I still want anyone who feels that there are high principles at stake here, including upholding the Constitution (huh?), to show me how they would persuade people who have worked hard for years and then lose insurance and get sick that we can’t succumb to “emotionalism” and “there’s a Constitution to be upheld” and dadgum it, we can’t “dismantle an entire industry” “just because you’re sick!” That’s a scene I’d like to see put up on YouTube. Maybe Harry and Louise could star in it, sitting once again at their kitchen table.
If the solution involved taking the health insurance industry totally out of the picture, that would gore my ox more than you know. And while I’m not sure it would be the worst thing in the world, I’m comfortable with the industry having a role. I’d like that role to be lobbyist-free, gotta admit. Preexisting conditions-free. For starters. I have a family I care about, and frankly, I’ve seen little or nothing (other than some Madison Avenue stuff) that suggests the health insurance industry currently has my family’s welfare anywhere on its radar screen except to collect premiums and pay as few claims as is humanly possible. I have some principles, too, and seeing to it that good people aren’t ruined to bolster the health insurance industry just isn’t one of them.
(You can read and re-read things ten times and not see a misspeak in it until after you’ve hit “Submit.”) So I’ll rephrase my last sentence directly above.
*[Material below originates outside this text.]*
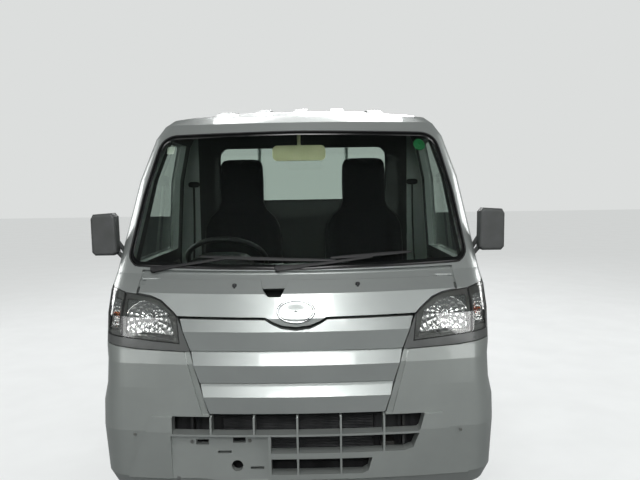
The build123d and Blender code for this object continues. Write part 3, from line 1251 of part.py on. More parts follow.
MIRROR_OUTLINE = [
    (748.0, 1102.0), (762.0, 1088.0), (838.0, 1088.0), (851.0, 1102.0), (852.0, 1240.0),
    (842.0, 1258.0), (764.0, 1263.0), (750.0, 1248.0),
]
with BuildPart() as door_mirror:
    add(front_prism(MIRROR_OUTLINE, at_station(378), at_station(432)))
    fillet(door_mirror.faces().sort_by(Axis.Y)[0].edges(), radius=12)
    add(rod((700, at_station(446), 1026), (764, at_station(414), 1112), 9))
    add(rod((700, at_station(474), 1032), (764, at_station(418), 1160), 9))
    add(outer_form, mode=Mode.SUBTRACT)
    add(cab_form(-SEAT_GAP, 990.0, 1100.0, CAB_BACK_Y), mode=Mode.SUBTRACT)
finish(door_mirror.part, "mirror_left")
finish(mirrored(door_mirror.part), "mirror_right")
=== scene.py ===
"""Looks of the kei truck: finishes, glass, lamps, seats and small fittings around the CAD model.

Shapes are worked out in the truck's own millimetres (x, station, z), where a station is the
distance back from the front of the bumper, and turned to metres when a piece is made: +Z is up,
the truck faces -Y and +X is its left side. Paired fittings are worked out for the left side.
"""

import json
import logging
import math
from collections.abc import Callable
from dataclasses import dataclass, replace
from enum import Enum

import bmesh
import bpy
import numpy as np
from mathutils import Matrix, Vector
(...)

I have some principles, too, and turning a blind eye to people being ruined to bolster the health insurance industry just isn’t one of them.
Time to don my Mao cap and head home.
Steve:
There are a number of provisions in both the House and Senate bills that will effectively make the for-profit insurance world non-competitive. The explicit, stated goal of the President and Congressional leaders is to have a government run system. What makes any of these people, particularly the President who has never had a job in the private sector (excepting a very short stint with a law firm and some part-time law school thing), qualified to determine what is best for me?
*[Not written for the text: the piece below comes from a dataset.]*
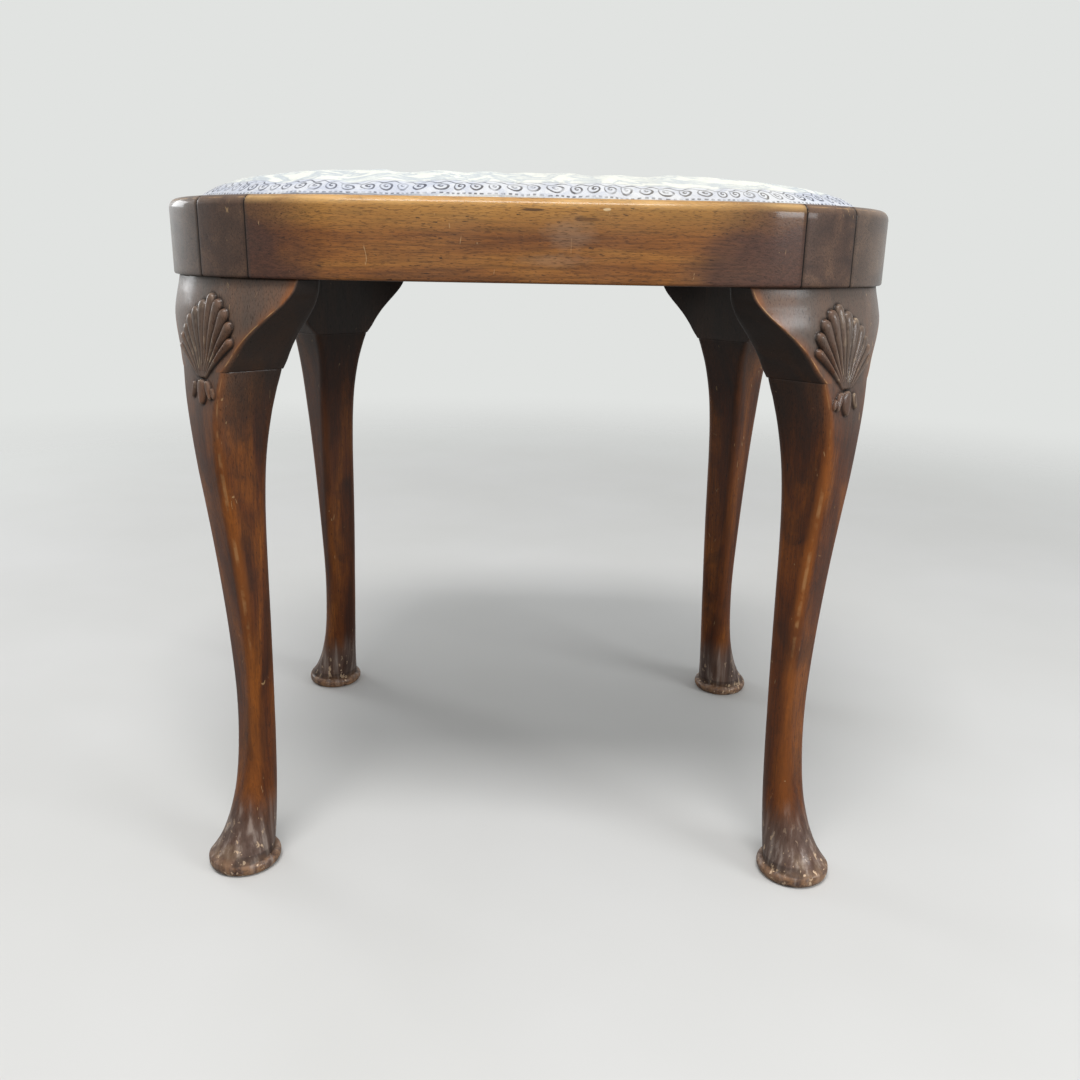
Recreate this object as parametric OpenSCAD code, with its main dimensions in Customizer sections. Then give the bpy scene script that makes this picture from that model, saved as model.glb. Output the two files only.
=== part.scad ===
// Dressing stool: a bowed ring frame on four cabriole legs, with a drop-in seat that lifts out.
// Millimetres, +Z up. The origin is on the floor under the middle of the stool, and the front is -Y.

/* [Frame] */
// Width over the wooden frame
frame_w = 518; // [500:1:540]
// Depth over the wooden frame
frame_d = 418; // [400:1:440]
// Height of the frame's top above the floor
frame_top = 470; // [420:1:540]
// Height of a rail
rail_h = 48; // [44:1:56]
// Thickness of a rail, from its outer to its inner face
rail_t = 36; // [33:1:40]
// Radius of the frame's rounded corners
corner_r = 144; // [138:1:152]
// Radius of the slight bow of the front and rear
long_bow_r = 2500; // [2000:50:4000]
// Radius of the strong bow of the two ends
end_bow_r = 337; // [325:1:350]
// Rounding of the frame's top edge
edge_r = 6; // [3:0.5:9]
// Length of a corner block along its outer face
block_w = 44; // [38:1:48]
// How far an end rail runs past the middle of the leg below
end_rail_lap = 6; // [4.5:0.5:8]

/* [Rebate] */
// Width of the lip that shows round the seat
lip_w = 17; // [15:0.5:20]
// Depth of the rebate that holds the seat
rebate_h = 22; // [19:0.5:25]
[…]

What I do not get is why we have to destroy a system in which more than 80% are relatively satisfied in order to deal with the hard cases. It makes no sense other than as a government power grab. What is being proposed will destroy our current system.
Also, Kate, Steve, et al – please answer me this: If this is such a crisis and “people are going bankrupt and dying” then why do we wait four years before it is implemented? I will answer – to hide the real cost and because it is a government power grab.
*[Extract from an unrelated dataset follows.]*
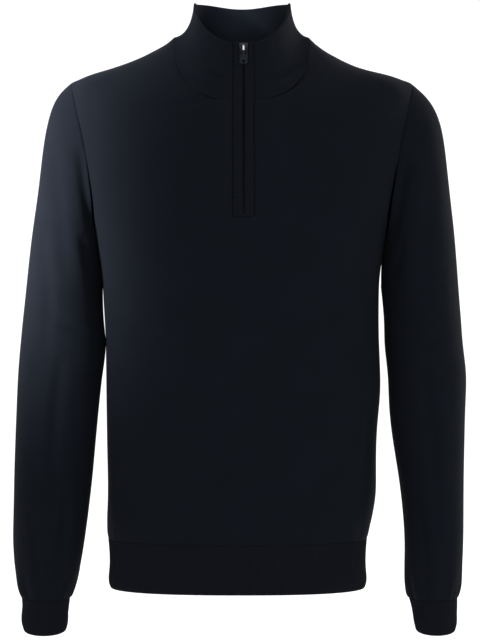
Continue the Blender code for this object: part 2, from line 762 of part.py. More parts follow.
def seams():
    """Pairs of (piece, index into its net) that are sewn together, point for point."""
    half = SHOULDER_CELLS + NECK_CELLS
    under = len(SIDE_SEAM_HEIGHTS)
    up_armhole = slice(under, None)
    first_half = list(range(ARMHOLE_CELLS + 1))
    second_half = [*range(ARMHOLE_CELLS, 2 * ARMHOLE_CELLS), 0]
    down = slice(None, under - 1, -1)
    shoulder = slice(0, SHOULDER_CELLS + 1)
    far_shoulder = slice(None, -SHOULDER_CELLS - 2, -1)
    return (
        (("front_panel", (slice(None), -1)), ("back_panel", (slice(None), 0))),
        (("front_panel", (slice(None), 0)), ("back_panel", (slice(None), -1))),
        (("front_panel", (-1, shoulder)), ("back_panel", (-1, far_shoulder))),
        (("front_panel", (-1, far_shoulder)), ("back_panel", (-1, shoulder))),
        (("front_panel", 0), ("hem_rib_front", -1)),
        (("back_panel", 0), ("hem_rib_back", -1)),
        (("hem_rib_front", (slice(None), -1)), ("hem_rib_back", (slice(None), 0))),
        (("hem_rib_front", (slice(None), 0)), ("hem_rib_back", (slice(None), -1))),
        (("front_panel", (-1, slice(half + 2, half + 3 + NECK_CELLS))),
         ("collar", (0, slice(0, NECK_CELLS + 1)))),
        (("back_panel", (-1, slice(SHOULDER_CELLS, -SHOULDER_CELLS))),
         ("collar", (0, slice(NECK_CELLS, -NECK_CELLS)))),
        (("front_panel", (-1, slice(SHOULDER_CELLS, half + 1))),
         ("collar", (0, slice(-NECK_CELLS - 1, None)))),
        (("sleeve_right", 0), ("cuff_right", -1)),
        (("sleeve_left", 0), ("cuff_left", -1)),
        (("sleeve_right", (-1, first_half)), ("front_panel", (down, 0))),
        (("sleeve_right", (-1, second_half)), ("back_panel", (up_armhole, -1))),
        (("sleeve_left", (-1, first_half)), ("back_panel", (down, 0))),
        (("sleeve_left", (-1, second_half)), ("front_panel", (up_armhole, -1))),
    )


# Each piece of cloth: its thickness, the edges that are sewn, and whether its net closes into a tube
PIECES = {
    "front_panel": (JERSEY, ("bottom", "top", "start", "end"), False),
    "back_panel": (JERSEY, ("bottom", "top", "start", "end"), False),
    "hem_rib_front": (RIB, ("top", "start", "end"), False),
    "hem_rib_back": (RIB, ("top", "start", "end"), False),
    "collar": (COLLAR_CLOTH, ("bottom",), False),
    "sleeve_right": (JERSEY, ("bottom", "top"), True),
    "sleeve_left": (JERSEY, ("bottom", "top"), True),
    "cuff_right": (RIB, ("top",), True),
    "cuff_left": (RIB, ("top",), True),
}


def build():
    clear_scene()
    knit = add_material("jersey_knit", KNIT_NAVY, 0.85)
    rib = add_material("rib_knit", RIB_NAVY, 0.85)
    tape = add_material("zip_tape", TAPE_NAVY, 0.7)
    metal = add_material("zip_metal", GUNMETAL, 0.35, 1.0)

    nets = cloth_nets()
    out = {name: facing(net, PIECES[name][2]) for name, net in nets.items()}
    for _ in range(SEWING):
        for one, other in seams():
            sew(out, one, other)
    # The collar's ends face straight ahead, so that they stay clear of the bands between them.
    for end in (0, -1):
        out["collar"][:, end] = unit(out["collar"][:, end] * (0, 1, 1))

    middle = SHOULDER_CELLS + NECK_CELLS
    foot = len(SIDE_SEAM_HEIGHTS) + len(ZIP_LINE_HEIGHTS) - 1
    rows = len(nets["front_panel"]) - 1
    slit = {(row, column) for row in range(foot, rows) for column in (middle, middle + 1)}
    for name, net in nets.items():
        thickness, edges, closed = PIECES[name]
        material = rib if "rib" in name or "cuff" in name else knit
        left_out = slit if name == "front_panel" else ()
        wall(name, drawn_in(net, edges, closed), out[name], thickness, material, closed, left_out)

    line = zip_edge(nets["front_panel"], nets["collar"])
    for side in WEARER_SIDE:
        band = band_net(side, line)
        faces = facing(band)
        wall(f"facing_band_{side}", drawn_in(band + faces * BAND_RISE, ("bottom",)), faces, BAND_CLOTH, rib)
    below = line[:1] - (0, 0, TAPE_OVERRUN)
    back = strip_net(np.concatenate([below, line]), -TAPE_HALF_WIDTH, TAPE_HALF_WIDTH, 2, 0)
    faces = facing(back)
    behind = max(BAND_CLOTH - BAND_RISE, JERSEY) + SEAM_GAP
    wall("zip_tape", back - faces * behind, faces, TAPE_CLOTH, tape)

    axes = zip_axes(line)
    add_slider(axes, metal)
    add_pull_tab(axes, metal)


build()
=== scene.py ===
"""The looks of a man's fine-knit quarter-zip sweater, worn in form and hollow.

Each piece of cloth is worked out from the same sizes as its CAD solid, drawn much finer, and takes the
solid's place: a shell of knit with soft folds, rounded edges at the seams, and raised ribs at the hem and
cuffs. The wearer faces -Y, +Z is up, and the wearer's right is at -X. Sizes are in millimetres up to the
meshes.
"""

import functools

import bpy
import numpy as np
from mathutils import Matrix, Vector


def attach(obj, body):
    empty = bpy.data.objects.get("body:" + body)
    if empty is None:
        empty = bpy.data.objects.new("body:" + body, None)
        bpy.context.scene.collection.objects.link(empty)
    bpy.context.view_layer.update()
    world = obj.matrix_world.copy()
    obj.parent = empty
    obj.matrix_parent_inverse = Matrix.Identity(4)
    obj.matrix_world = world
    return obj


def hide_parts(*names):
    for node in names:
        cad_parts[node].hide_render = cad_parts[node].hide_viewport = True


bl_info = {
    "name": "Quarter-Zip Sweater",
    "version": (1, 0, 0),
    "blender": (4, 5, 0),
    "location": "3D View > Sidebar > Sweater",
    "description": "Builds the cloth, zip and stage of a worn quarter-zip sweater",
    "category": "Add Mesh",
}

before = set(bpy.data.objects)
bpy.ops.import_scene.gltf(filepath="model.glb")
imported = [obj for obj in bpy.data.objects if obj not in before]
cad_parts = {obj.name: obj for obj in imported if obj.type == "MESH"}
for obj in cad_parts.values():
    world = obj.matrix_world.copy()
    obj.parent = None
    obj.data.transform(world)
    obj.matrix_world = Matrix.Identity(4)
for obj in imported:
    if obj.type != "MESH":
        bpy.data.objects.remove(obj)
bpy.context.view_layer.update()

METRE = 1000.0

# Seams of the garment
SEAM_GAP = 0.3          # between two pieces, in the solids
ARM_GAP = 0.0           # the sleeves may touch the body beside them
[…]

James sums it up best. It is nothing more than a power grab by Washington bureaucrats. They are trying to persuade us (private citizens) to give up our liberty and responsibility in order to have someone else guarantee our peace and safety. If passed THERE WILL BE: 1. Longer waits to see Dr.s (read weeks, months & worse depending on service needed, 2. Rationed care (maybe you don’t like Sarah Palin’s term “death panels” but it will amount to the same thing), 3. Higher taxes for all (you may ‘know’ the oft repeated phrase how we all work until sometime in April or May to earn enough to cover our taxes, expect this to get stretched out a few more months).
There, you’ve admitted it in your own column, “….Case in point: Health care reform. I’ll be damned if I know—and I cover it!—…”. This is why I cancelled my subscription to this so-called trade publication.
Please, please, please, keep advising Obama with his super majority that his strategy should be to keep attacking the Republicans as the reason why he can’t get anything done. I’ll just sit back & smile in November ‘10 & ‘12.
Dear Konrad,
Good to know that even though you cancelled your subscription you’re still checking in.
I might remind you that there’s still a lot of time between now and November of 2010, not to mention 2012. So don’t count your smiles before you’re sure you’ve got something to smile about. Otherwise, it’s just weird.